Your task is to restate the data word for word.

◆ **Provided material**
============================================================

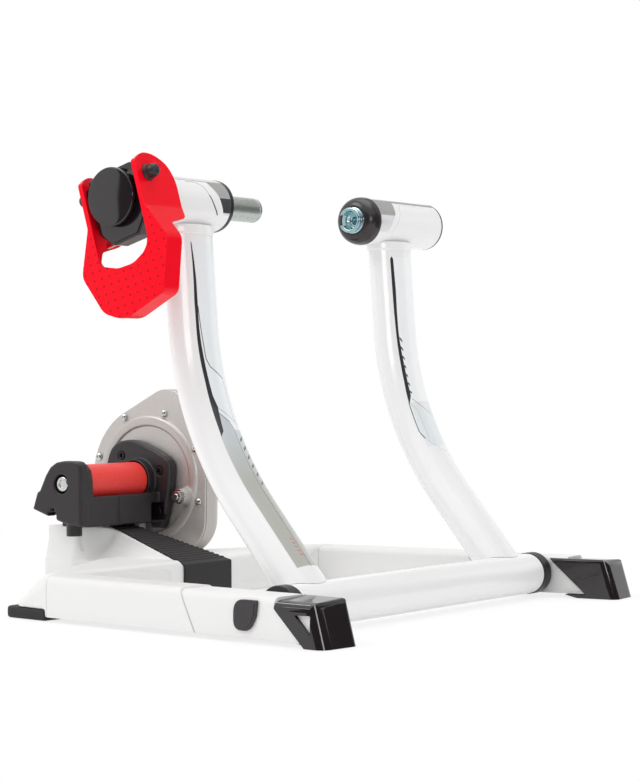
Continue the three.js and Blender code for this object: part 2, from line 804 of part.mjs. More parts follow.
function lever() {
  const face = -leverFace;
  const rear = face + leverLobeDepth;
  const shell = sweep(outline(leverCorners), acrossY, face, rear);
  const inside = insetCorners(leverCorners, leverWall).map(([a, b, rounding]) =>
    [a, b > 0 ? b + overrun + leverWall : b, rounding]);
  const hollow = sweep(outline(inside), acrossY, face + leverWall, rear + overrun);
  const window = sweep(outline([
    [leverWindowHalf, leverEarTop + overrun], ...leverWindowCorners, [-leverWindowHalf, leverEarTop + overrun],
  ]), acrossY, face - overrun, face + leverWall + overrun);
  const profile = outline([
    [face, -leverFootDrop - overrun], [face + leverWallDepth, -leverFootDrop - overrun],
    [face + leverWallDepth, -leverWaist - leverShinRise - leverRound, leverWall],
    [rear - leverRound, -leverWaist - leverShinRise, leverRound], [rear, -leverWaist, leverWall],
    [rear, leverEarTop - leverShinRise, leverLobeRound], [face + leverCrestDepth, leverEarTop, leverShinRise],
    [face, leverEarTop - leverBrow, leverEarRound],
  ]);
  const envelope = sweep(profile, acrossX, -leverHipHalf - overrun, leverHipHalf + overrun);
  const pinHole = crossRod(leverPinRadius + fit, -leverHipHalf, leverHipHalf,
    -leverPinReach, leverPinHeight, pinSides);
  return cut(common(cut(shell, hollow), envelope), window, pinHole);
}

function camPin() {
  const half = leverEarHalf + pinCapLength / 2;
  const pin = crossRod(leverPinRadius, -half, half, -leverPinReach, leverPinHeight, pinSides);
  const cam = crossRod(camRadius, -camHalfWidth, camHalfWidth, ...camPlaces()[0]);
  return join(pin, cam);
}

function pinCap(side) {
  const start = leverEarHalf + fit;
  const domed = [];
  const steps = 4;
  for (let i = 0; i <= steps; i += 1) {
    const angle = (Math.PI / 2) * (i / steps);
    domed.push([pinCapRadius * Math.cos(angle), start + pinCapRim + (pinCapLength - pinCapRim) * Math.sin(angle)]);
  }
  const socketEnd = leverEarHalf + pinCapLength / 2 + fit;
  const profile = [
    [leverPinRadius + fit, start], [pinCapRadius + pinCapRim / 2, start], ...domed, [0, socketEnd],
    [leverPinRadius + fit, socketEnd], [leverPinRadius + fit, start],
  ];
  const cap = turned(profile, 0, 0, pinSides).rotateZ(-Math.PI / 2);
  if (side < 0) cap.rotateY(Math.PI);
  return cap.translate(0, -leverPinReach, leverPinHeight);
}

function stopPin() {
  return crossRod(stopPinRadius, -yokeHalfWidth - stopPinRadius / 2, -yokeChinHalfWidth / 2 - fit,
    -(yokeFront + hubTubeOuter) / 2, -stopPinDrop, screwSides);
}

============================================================

◆ **The response**
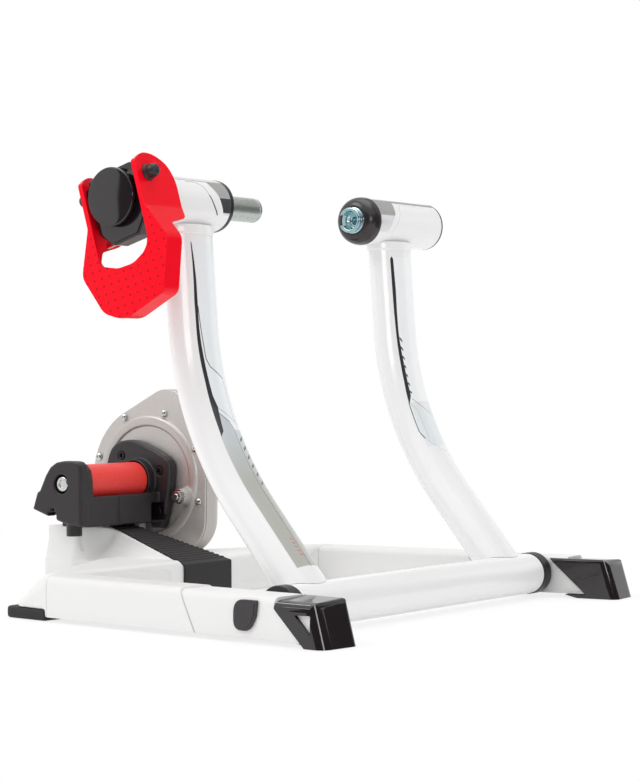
Continue the three.js and Blender code for this object: part 2, from line 804 of part.mjs. More parts follow.
function lever() {
  const face = -leverFace;
  const rear = face + leverLobeDepth;
  const shell = sweep(outline(leverCorners), acrossY, face, rear);
  const inside = insetCorners(leverCorners, leverWall).map(([a, b, rounding]) =>
    [a, b > 0 ? b + overrun + leverWall : b, rounding]);
  const hollow = sweep(outline(inside), acrossY, face + leverWall, rear + overrun);
  const window = sweep(outline([
    [leverWindowHalf, leverEarTop + overrun], ...leverWindowCorners, [-leverWindowHalf, leverEarTop + overrun],
  ]), acrossY, face - overrun, face + leverWall + overrun);
  const profile = outline([
    [face, -leverFootDrop - overrun], [face + leverWallDepth, -leverFootDrop - overrun],
    [face + leverWallDepth, -leverWaist - leverShinRise - leverRound, leverWall],
    [rear - leverRound, -leverWaist - leverShinRise, leverRound], [rear, -leverWaist, leverWall],
    [rear, leverEarTop - leverShinRise, leverLobeRound], [face + leverCrestDepth, leverEarTop, leverShinRise],
    [face, leverEarTop - leverBrow, leverEarRound],
  ]);
  const envelope = sweep(profile, acrossX, -leverHipHalf - overrun, leverHipHalf + overrun);
  const pinHole = crossRod(leverPinRadius + fit, -leverHipHalf, leverHipHalf,
    -leverPinReach, leverPinHeight, pinSides);
  return cut(common(cut(shell, hollow), envelope), window, pinHole);
}

function camPin() {
  const half = leverEarHalf + pinCapLength / 2;
  const pin = crossRod(leverPinRadius, -half, half, -leverPinReach, leverPinHeight, pinSides);
  const cam = crossRod(camRadius, -camHalfWidth, camHalfWidth, ...camPlaces()[0]);
  return join(pin, cam);
}

function pinCap(side) {
  const start = leverEarHalf + fit;
  const domed = [];
  const steps = 4;
  for (let i = 0; i <= steps; i += 1) {
    const angle = (Math.PI / 2) * (i / steps);
    domed.push([pinCapRadius * Math.cos(angle), start + pinCapRim + (pinCapLength - pinCapRim) * Math.sin(angle)]);
  }
  const socketEnd = leverEarHalf + pinCapLength / 2 + fit;
  const profile = [
    [leverPinRadius + fit, start], [pinCapRadius + pinCapRim / 2, start], ...domed, [0, socketEnd],
    [leverPinRadius + fit, socketEnd], [leverPinRadius + fit, start],
  ];
  const cap = turned(profile, 0, 0, pinSides).rotateZ(-Math.PI / 2);
  if (side < 0) cap.rotateY(Math.PI);
  return cap.translate(0, -leverPinReach, leverPinHeight);
}

function stopPin() {
  return crossRod(stopPinRadius, -yokeHalfWidth - stopPinRadius / 2, -yokeChinHalfWidth / 2 - fit,
    -(yokeFront + hubTubeOuter) / 2, -stopPinDrop, screwSides);
}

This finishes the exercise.